3. Collective property is such a system of relations in which the labor collective jointly owns, uses and disposes of funds and products.

Within these forms there can be various types of ownership:

1) Individual property
a) Personal property (does not generate income, used for personal purposes: house, furniture, knowledge)
b) Private labor generates income (the family lives by their own labor)
c) Unearned, based on hired labor (enrichment at the expense of someone else's labor)
2) Collective property
a) partnership
b) Cooperative
c) Joint stock company
d) Co-production
3) State property
a) Republican (consists of the republican treasury and property)
b) Communal (consists of the local treasury and property assigned to communal legal entities)

The Republic of Kazakhstan is the subject of republican state property. The subject of communal state property is an administrative-territorial unit. Land plots cannot be in private ownership: agricultural, defense, forest and water funds, specially protected natural areas (Article 193 of the Civil Code of the Republic of Kazakhstan).
Forms of ownership can be transferred one into another and carried out by different methods: nationalization is the transfer of private property to state property (land, transport, industry); privatization (Latin privatus - private) is the transfer of state property to private property.

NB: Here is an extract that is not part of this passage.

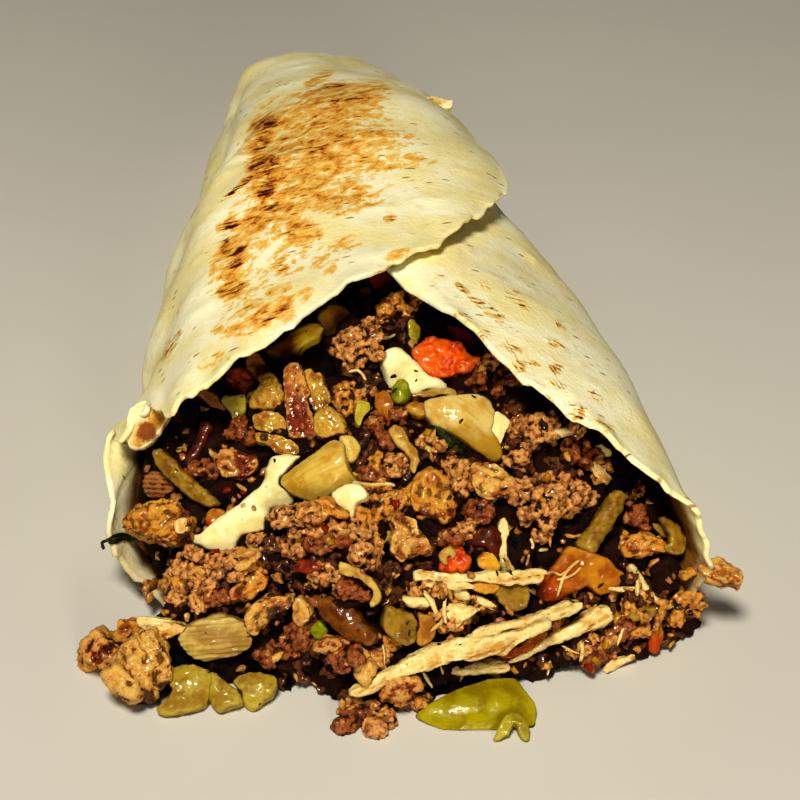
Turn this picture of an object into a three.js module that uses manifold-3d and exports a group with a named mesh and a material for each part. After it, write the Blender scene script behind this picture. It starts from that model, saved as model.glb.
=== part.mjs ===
// A burrito: a flour tortilla rolled round a filling of ground beef, chicken, onion and peppers.
// The roll lies on its flat underside along Y. The closed, tucked end is at +Y. The mouth is at -Y,
// where the filling slopes down and spills over the lower edge of the tortilla. Millimetres, +Z up.
import * as THREE from 'three';
import { mergeVertices } from 'three/addons/utils/BufferGeometryUtils.js';
import Module from 'manifold-3d';

const wasm = await Module();
wasm.setup();

// ---------- driving dimensions ----------
const BREAD = 2.4;            // thickness of the tortilla
const GAP = 0.35;             // clearance kept between pieces that touch
const FAR_END = 100;          // where the roll is tucked shut
const SINK = 0.2;             // share of the roll's height that is pressed flat on the table
const LAP_LIFT = BREAD + 0.5; // how far the upper lap stands out where it covers the lower one
const SHEET_TURNS = 46;       // facets round the sheet
const SHEET_ROWS = 13;        // facets along the sheet
const CORE_SIDES = 26;        // facets round the filling
const CORE_ROWS = 8;          // facets along the filling
const CORE_INSET = 0.45;      // how far the filling stays inside the tortilla, beside the clearance

// Half the roll's width and its full height, each as [y, size].
const halfWidth = smoothCurve([
  [-112, 56], [-88, 53], [-62, 49.5], [-22, 42], [18, 34.5],
  [48, 29.5], [76, 23.5], [90, 20], [100, 17.5],
]);
const fullHeight = smoothCurve([
  [-112, 43], [-88, 45], [-48, 46], [-8, 45], [30, 41],
  [60, 34], [80, 27], [92, 22.5], [100, 18.5],
]);

// The mouth's edge as [turn, y]. Turn 0 is the middle of the underside, +0.5 the right side,
// -0.5 the left side and +-1 the top, so the sheet goes round a little more than once.
const MOUTH = [
  [-1.31, 22], [-1.27, 4], [-1.235, -5], [-1.17, -15], [-1.02, -36], [-0.9, -50],
  [-0.79, -61.5], [-0.735, -64], [-0.68, -57], [-0.61, -56.5], [-0.56, -55.5], [-0.46, -65],
  [-0.33, -73], [-0.1, -83], [0.15, -88], [0.45, -89], [0.63, -87], [0.77, -76.5],
  [0.87, -62], [0.94, -47], [1.0, -31], [1.2, 4],
];
const mouthEdge = smoothCurve(MOUTH);
const FIRST_TURN = MOUTH[0][0];
const LAST_TURN = MOUTH[MOUTH.length - 1][0];

// The front of the spilled heap as [x, y], and its slope as [distance behind the front, height].
const spillFront = smoothCurve([
  [-58, -84], [-50, -91], [-42, -93], [-29, -92], [-22, -91], [-14, -96], [-8, -103],
  [0, -100], [10, -99], [20, -98], [27, -95], [40, -94], [48, -91], [55, -84], [60, -76],
]);
const heapSlope = smoothCurve([
  [0, 0], [4, 7.5], [15, 19], [28, 26.5], [42, 31.5], [57, 34.5], [77, 38], [102, 43], [200, 43],
]);
// Where the part of the heap outside the roll ends, as [x, y].
const spillBack = smoothCurve([
  [-62, -89], [-50, -89], [-42, -87], [-35, -74], [-28, -60], [40, -60], [46, -82], [52, -87], [62, -90],
]);

// ---------- helpers ----------
/** A smooth curve through [at, value] knots that doesn't overshoot between them. */
function smoothCurve(knots) {
  const last = knots.length - 1;
  const rise = knots.slice(1).map((k, i) => (k[1] - knots[i][1]) / (k[0] - knots[i][0]));
  const slope = knots.map((_, i) => {
    if (i === 0 || i === last) return rise[Math.min(i, last - 1)];
    const [before, after] = [rise[i - 1], rise[i]];
    return before * after <= 0 ? 0 : (2 * before * after) / (before + after);
  });
  return (at) => {
    const t = THREE.MathUtils.clamp(at, knots[0][0], knots[last][0]);
    let i = 0;
    while (i < last - 1 && t > knots[i + 1][0]) i += 1;
    const span = knots[i + 1][0] - knots[i][0];
    const u = (t - knots[i][0]) / span;
    return (1 + 2 * u) * (1 - u) ** 2 * knots[i][1] + u * (1 - u) ** 2 * span * slope[i]
      + u * u * (3 - 2 * u) * knots[i + 1][1] + u * u * (u - 1) * span * slope[i + 1];
  };
}

/** A smooth step from 0 to 1. */
function ease(t) {
  return THREE.MathUtils.smoothstep(t, 0, 1);
}

/** A bell of height 1 and the given half-width. */
function bell(distance, width) {
  return Math.exp(-((distance / width) ** 2));
}

/** Seeded random numbers between 0 and 1. */
function dice(seed) {
  let state = seed * 7919 + 17;
  return () => {
    state = (state * 1664525 + 1013904223) % 4294967296;
    return state / 4294967296;
  };
}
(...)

Acquisition by legal entities and individuals from the state of objects of state property, as well as shares of joint-stock companies created by the transformation of state enterprises and organizations (objects of national heritage, cultural and historical values, reserves are not privatized); denationalization - the return by the state of nationalized property to the former owners (distribution in the Baltic countries); reprivatization - the return to private ownership of state property that arose as a result of the earlier purchase of enterprises, land, shares, etc. from private owners.
The formation of a market economy caused a natural need to transform property relations. It is carried out through denationalization and privatization.